According to Mr. Hourcade, the consultant, the companies are mostly worried that they will have trouble running their businesses without access to products – like software or spare parts – made by American companies, which are barred from doing business with Iran.
An executive of a multinational with a big United States business said his company decided to open an office here in part to keep an eye on its competitors and not be totally clueless about Iran should Washington lift sanctions.
“So many companies are here, but they’re keeping a very low profile and you can’t figure out what they’re doing here,” he said, asking his name and his company’s not be used.

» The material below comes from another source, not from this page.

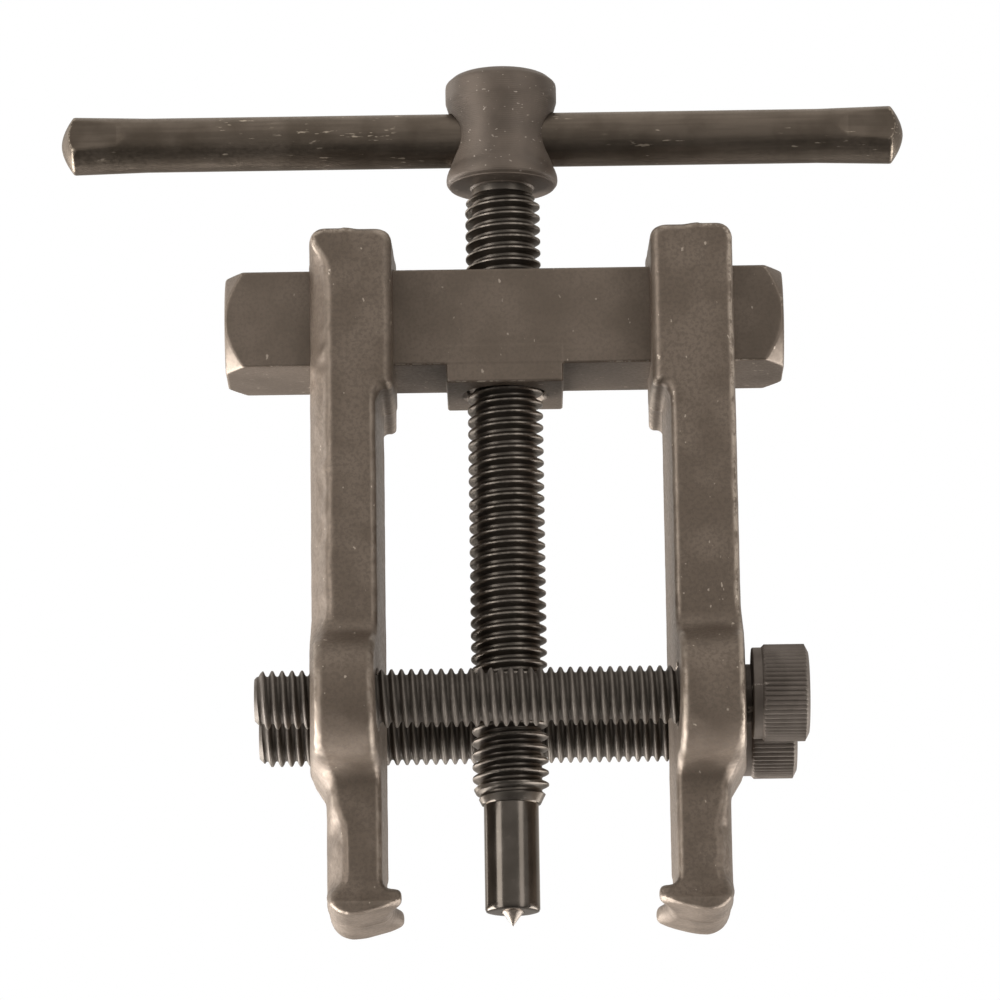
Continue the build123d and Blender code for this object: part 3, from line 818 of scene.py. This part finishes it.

Iran’s business climate also poses formidable challenges, including a byzantine regulatory system and unorthodox accounting practices that sometimes have left companies wondering whether they will be able to repatriate any profits.
The country has worked hard to draw foreign investment, with officials vowing to remove red tape and saying that foreign investors now can establish a company in Iran and own 100 percent of it.

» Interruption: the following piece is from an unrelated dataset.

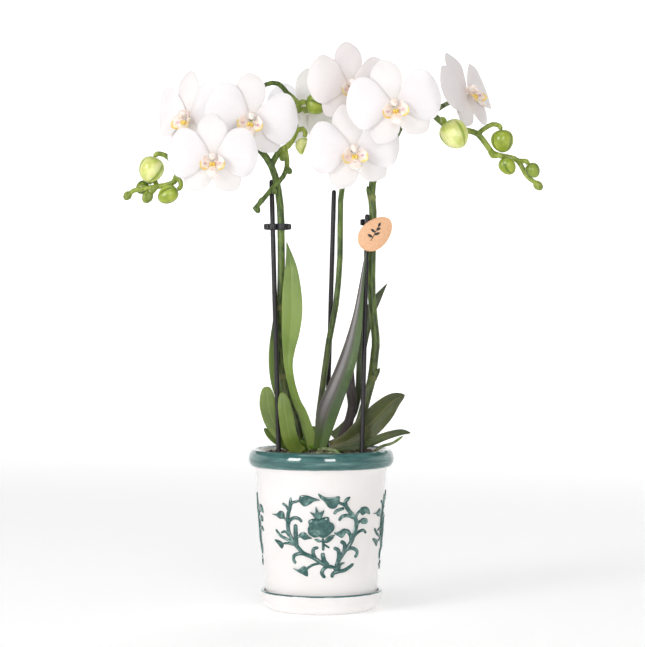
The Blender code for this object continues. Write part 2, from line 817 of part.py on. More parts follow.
def left_spike():
    """The left spike: a bent side branch with three stalks, and a long arch that carries two flowers."""
    knots = (
        (-17.5, -3, 9),
        (-18.2, -4, 24),
        (-22.8, -4, 36.4),
        (-28.8, -3, 57.5),
        (-31.2, -1.8, 80),
        (-31.4, -1.8, 103),
        (-30.3, -2.6, 133),
        (-30.3, -3.6, 163),
        (-31.0, -5, 189),
        (-34.8, -7, 211),
        (-41.5, -9, 225),
        (-53.4, -14, 236.4),
        (-68.1, -20, 238.7),
        (-86.6, -25, 229.5),
        (-99.2, -25, 218.4),
        (-106.8, -22, 214),
        (-109.9, -19, 206),
        (-117.5, -18, 203.3),
        (-123.1, -18, 202.6),
        (-128.5, -18.5, 201.5),
        (-134.5, -18.5, 200.5),
        (-140.5, -18, 199.5),
        (-144, -18, 196.5),
    )
    route = smooth_route([on_bark(knot) for knot in knots], 2)
    spike = Spike(Rod("spike_left", route, LEFT_SPIKE_RADIUS), SPIKE_TIP_RADIUS)
    tip_bud = BUDS["branch_large"]
    branch = spike.shoot(
        route[19],
        ((-32, -8, 229), (-25.1, -6, 233.6), (-20.9, -5, 240.4), (-19.1, -4, 246), (-20.5, -4, 255),
         (-19.8, -4, 261), (-16.5, -6.5, 264.8)),
        (tip_bud.base(APPROACH), tip_bud.base(STALK_GAP)),
        radius=BRANCH_RADIUS,
    )
    spike.pedicel(
        branch.at(0.68),
        ((-18.5, -5, 267), (-25.8, -7, 273.4), (-32.1, -10, 280), (-42, -13, 279), (-50, -16, 268)),
        FLOWERS["left_upper"],
    )
    spike.pedicel(branch.at(0.62), ((-14, 0, 262), (-10.7, 6, 261.5)), FLOWERS["turned_away"])
    spike.pedicel(branch.at(0.42), ((-14, -6, 246.5),), BUDS["branch_bent"])
    drooping = spike.shoot(
        branch.at(0.18),
        ((-26.2, -9, 226), (-25.8, -11, 218), (-28.7, -13.5, 210), (-34.7, -14, 204), (-42, -14, 195),
         (-50.4, -14, 185.5)),
        radius=DROOPING_RADIUS,
    )
    for share, aside, length in DROOPING_KNOBS:
        pointing = Vector((aside, 0.0, -0.8))
        middle = drooping.at(share) + pointing * length / 3
        spike.knob(middle - on_bark((0, 0, 0)), pointing, length, length * KNOB_SLENDERNESS)
    spike.pedicel(route[24], ((-74, -8, 246), (-86, 9, 254)), FLOWERS["far_left"])
    spike.pedicel(route[25], ((-80, -33, 230.5),), FLOWERS["left_front"])
    spike.pedicel(route[30], ((-112, -20, 221.5), (-117, -19, 226)), BUDS["left_large"])
    spike.pedicel(route[31], ((-105, -23.5, 206),), BUDS["left_round"])
    spike.pedicel(route[36], ((-124.5, -13, 206.5),), BUDS["left_small"])
    spike.shoot(route[36], ((-126, -19, 199), (-128.5, -19, 196)))
    spike.knob((-130.0, -19, 194.5), (-0.5, 0, -0.8), 9.5, 8.0)
    spike.knob((-145.0, -18, 195.6), (-0.6, 0, -0.8), 7.0, 6.0)
    return spike


def centre_spike():
    """The centre spike, behind the others, which carries the top flower."""
    knots = (
        (-2.5, 11, 12),
        (-2.0, 11, 27),
        (-0.5, 10.5, 40),
        (5.8, 10, 86.5),
        (11.1, 10, 114),
        (14.2, 9, 150),
        (14.6, 6, 193),
        (18, 1, 214),
        (21, -2, 240),
        (22, -4, 262),
        (20.5, -8, 276),
    )
    flower = FLOWERS["top"]
    route = smooth_route([on_bark(knot) for knot in knots], 2)
    spike = Spike(Rod("spike_centre", route, CENTRE_SPIKE_RADIUS), PEDICEL_RADIUS)
    spike.pedicel(route[-1], (), flower)
    return spike


def right_spike():
    """The right spike, which turns out to the right and carries three flowers and four large buds."""
    knots = (
        (7.0, -2, 8),
        (17, -3, 9.5),
        (25.5, -4, 17),
        (30.2, -5, 29),
        (35.2, -5.5, 47.7),
        (38, -5.5, 58),
        (40.4, -5.5, 78),
        (41, -5.5, 89),
        (38, -5.5, 120),
        (38.2, -5.5, 152),
        (38.9, -5.5, 184),
        (37.9, -5.5, 197),
        (40, -6, 212),
        (47, -8, 226),
        (55.5, -13, 240),
        (62.5, -16, 253),
        (74, -16, 258),
        (83, -14, 257.5),
        (91.3, -13, 250),
        (109.4, -15, 244.6),
        (117.6, -10, 242.3),
        (124.4, -10, 233.7),
        (129, -10, 228),
        (136, -10, 225.8),
        (145, -10, 224),
        (149.5, -10, 219.8),
        (153, -10, 213),
        (157, -10, 208.5),
        (162.5, -10, 204.8),
    )
    route = smooth_route([on_bark(knot) for knot in knots], 2)
    spike = Spike(Rod("spike_right", route, RIGHT_SPIKE_RADIUS), SPIKE_TIP_RADIUS)
    spike.pedicel(route[25], ((37, -15, 222), (29, -20, 230)), FLOWERS["middle_lower"])
    spike.pedicel(route[30], ((61, -25, 256), (56, -36, 263)), FLOWERS["middle_front"])
    spike.pedicel(route[34], ((91, -5, 263.5), (97.5, 8, 267.5)), FLOWERS["far_right"])
    spike.pedicel(route[36], ((90.5, -18, 252.5),), BUDS["right_large"])
    spike.pedicel(route[40], ((122, -11, 246), (128.5, -12, 249.5)), BUDS["right_second"])
    spike.pedicel(route[43], ((128.5, -13, 225.5),), BUDS["right_third"])
    spike.pedicel(route[49], ((150.5, -11, 222),), BUDS["right_fourth"])
    spike.knob((163, -10, 203.5), (0.7, 0, -0.7), 8.0, 6.5)
    return spike


LEAVES = {
    "tall_left": Leaf(
        "leaf_tall_left",
        [(-8, -11, 20), (-13.5, -12.5, 31), (-18.3, -14, 41), (-22.1, -15.5, 54), (-24.5, -17, 68),
         (-24.3, -17, 80), (-23, -17, 93), (-21.9, -16.5, 108), (-22, -15.5, 124), (-22.8, -14, 143),
         (-26, -13, 161.5)],
        [8, 6.6, 6, 5.3, 5.6, 8.3, 12.5, 15.2, 14.8, 10.5, 1.5],
    ),
    "back_left": Leaf(
        "leaf_back_left",
        [(-12, 9.6, 12), (-18, 10.5, 24), (-27, 10.5, 38), (-33, 10, 56), (-34.6, 10, 76),
         (-33.5, 10, 100), (-33, 10, 122)],
        [8, 9, 10, 11, 11, 7, 2],
    ),
    "short_left": Leaf(
        "leaf_short_left",
        [(-17.5, -9, 6), (-27, -6.5, 13), (-35.6, -3.5, 24), (-40, -2, 38), (-41.6, -1.5, 52)],
        [6, 9, 12, 12, 7],
        fold=0.15,
    ),
    "short_front_left": Leaf(
        "leaf_short_front_left",
        [(-15, -15, 3.4), (-20.5, -18, 8.6), (-24.1, -20.5, 17), (-26.2, -21.5, 30), (-28, -21.5, 41),
         (-29.5, -21, 48.5)],
        [8, 10.5, 11.3, 10.5, 8.5, 4],
        fold=0.15,
    ),
    "stub_left": Leaf(
        "leaf_stub_left",
        [(-16.5, 5, 4), (-28, 6.5, 8), (-37, 6.5, 14), (-43.5, 6, 20)],
        [5, 7, 7, 2],
        fold=0.1,
    ),
    "large_right": Leaf(
        "leaf_large_right",
        [(1, -12, 13), (4.8, -14.5, 33), (11.7, -17, 51), (18.2, -19, 68), (23.2, -19, 85.5),
         (27.4, -18, 107), (30.3, -17, 129), (33.6, -16, 154.5)],
        [9, 15.5, 14.6, 13.4, 10.8, 6.3, 3.4, 1.5],
        fold=0.4,
    ),
    "back_right": Leaf(
        "leaf_back_right",
        [(8.6, 6, 13.6), (17.7, 8, 22), (24.3, 9.5, 31), (27.3, 10, 41), (28.5, 10.5, 51),
         (29.2, 10.5, 64), (30.4, 10.5, 77.5), (32.8, 10.5, 94), (36.6, 10.5, 107.5),
         (42.2, 10, 118.3), (50, 10, 130)],
        [7, 6, 5, 4.5, 4.5, 5, 6.5, 8.5, 8.5, 7.5, 1.5],
    ),
    "broad_right": Leaf(
        "leaf_broad_right",
        [(6.5, -9, 8), (20, -10.5, 12), (33, -12, 21), (45, -13.5, 33), (54, -14, 42), (62.5, -14, 46.5)],
        [7, 12, 18, 18, 12, 2],
        fold=0.2,
    ),
    "thin_right": Leaf(
        "leaf_thin_right",
        [(5, -12, 4), (18, -14.2, 6.5), (33.4, -15, 9.5), (46, -15.5, 14.7), (58.8, -15.5, 18.4),
         (67, -15.5, 18)],
        [4, 5, 6, 6, 5, 2],
        fold=0.1,
    ),
    "dark_right": Leaf(
        "leaf_dark_right",
        [(4.6, 2.8, 4), (12, 4, 8), (19, 5, 20), (23.2, 5.5, 36), (22.5, 5.5, 50), (24, 5.5, 66)],
        [3, 5, 7, 6, 7, 2],
        fold=0.1,
    ),
}


def main():
    """Build the holder, the bark, the supports and the plant."""
    clear_scene()
    build_saucer()
    build_planter()
    build_grow_pot()
    build_bark(STAKES.values())
    build_moss()
    build_stakes(STAKES.values())
    stem_green = finish("stem_green", (0.16, 0.2, 0.06), 0.45)
    leaf_green = finish("leaf_green", (0.2, 0.28, 0.08), 0.45)
    build_crown(leaf_green)
    for leaf in LEAVES.values():
        build_leaf(leaf, leaf_green)
    root_green = finish("root", (0.3, 0.33, 0.16), 0.6)
    arch = [(38, -7, 1.8), (42, -7.5, 4.8), (46, -8, 7.5), (54, -8, 10), (61.5, -8, 15)]
    build_root("root_arching", arch, 1.3, root_green)
    stub = [(-2, -11, 4), (3, -15.5, 5.5), (9, -19, 5), (14, -22, 2.6)]
    build_root("root_stub", stub, 2.0, root_green)
    spikes = left_spike(), centre_spike(), right_spike()
    for spike in spikes:
        spike.build(stem_green)
    black = finish("clip_plastic", (0.02, 0.02, 0.02), 0.35)
    build_clip("clip_left", STAKES["left"], spikes[0].stem, LEFT_CLIP_RISE, black)
    front = build_clip("clip_right", STAKES["right"], spikes[2].stem, RIGHT_CLIP_RISE, black)
    build_tag(spikes[2].stem, front)
    white = finish("petal_white", (0.9, 0.88, 0.87), 0.5)
    lip_finish = finish("lip", (0.75, 0.5, 0.3), 0.45)
    for flower in FLOWERS.values():
        build_flower(flower, white, lip_finish)
    bud_green = finish("bud_green", (0.7, 0.75, 0.35), 0.4)
    for bud in BUDS.values():
        add_object(bud.name, bud.form(), bud_green)


main()
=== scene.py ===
"""A potted moth orchid: glazed planter on its saucer, bark, strap leaves, staked spikes, buds and open flowers.

Lengths inside the classes are in millimetres. Clay turns them into metres when a piece is cast.
"""

from __future__ import annotations

import json
import logging
import math
import sys
from dataclasses import dataclass, field
from enum import Enum

import bmesh
import bpy
import numpy as np
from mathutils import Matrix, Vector

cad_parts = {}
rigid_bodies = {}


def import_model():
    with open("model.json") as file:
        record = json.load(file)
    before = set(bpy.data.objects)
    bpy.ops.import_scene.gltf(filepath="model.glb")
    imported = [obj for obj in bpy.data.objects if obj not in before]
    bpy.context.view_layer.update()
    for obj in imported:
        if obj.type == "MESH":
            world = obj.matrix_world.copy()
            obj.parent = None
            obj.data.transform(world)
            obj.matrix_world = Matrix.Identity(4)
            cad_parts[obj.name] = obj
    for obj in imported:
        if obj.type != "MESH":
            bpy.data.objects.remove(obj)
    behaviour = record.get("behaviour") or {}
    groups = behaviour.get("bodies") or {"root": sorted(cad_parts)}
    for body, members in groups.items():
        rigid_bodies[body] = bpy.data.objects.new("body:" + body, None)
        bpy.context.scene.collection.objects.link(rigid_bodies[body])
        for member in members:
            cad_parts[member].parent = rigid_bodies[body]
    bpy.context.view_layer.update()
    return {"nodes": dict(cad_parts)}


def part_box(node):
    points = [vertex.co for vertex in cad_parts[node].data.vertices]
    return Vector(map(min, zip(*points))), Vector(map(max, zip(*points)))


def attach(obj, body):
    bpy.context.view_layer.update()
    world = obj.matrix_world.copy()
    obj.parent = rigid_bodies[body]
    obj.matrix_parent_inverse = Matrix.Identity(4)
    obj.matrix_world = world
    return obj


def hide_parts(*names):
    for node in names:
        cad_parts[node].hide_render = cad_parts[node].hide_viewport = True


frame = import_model()

MM = 0.001
BODY = "root"
Array = np.ndarray
Colour = tuple[float, float, float, float]
Pair = tuple[float, float]
Point = tuple[float, float, float]
log = logging.getLogger("orchid")


# ---------------------------------------------------------------- plain helpers


def tint(red: float, green: float, blue: float) -> Colour:
    """A colour from a swatch card's 0 to 255 steps, made linear for the shaders.

    Args:
        red: Step of red on the card.
        green: Step of green.
        blue: Step of blue.

    Returns:
        The linear colour with full opacity.
    """
    parts = []
    for step in (red, green, blue):
        share = step / 255
        parts.append(share / 12.92 if share <= 0.04045 else ((share + 0.055) / 1.055) ** 2.4)
    return (parts[0], parts[1], parts[2], 1.0)


def corners_of(mesh: bpy.types.Mesh) -> Array:
    """A mesh's corners in millimetres."""
    flat = np.empty(len(mesh.vertices) * 3)
    mesh.vertices.foreach_get("co", flat)
    return flat.reshape(-1, 3) / MM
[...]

Still, one person involved in the Renault Pars deal said that problems had already begun. Though the company is nominally French-controlled, he said, the Iranian manufacturers can override Renault’s decisions.
Western business leaders here also complain of a lack of demographic and marketing data. Half of the country’s cars, for example, are registered in Tehran. But Peugeot – whose business in Iran is its third largest non-European operation, behind China and Brazil – found that many of those living along the cool, rainy Caspian coastline register their cars in the relatively warm, dry capital, to increase resale values.
And though the Peugeot 206 is selling, said Jacques Manlay, the Tehran representative for Peugeot, no one is sure why and to whom. “All I know,” he said, “is that it’s a car for the young lady in the north of Tehran.”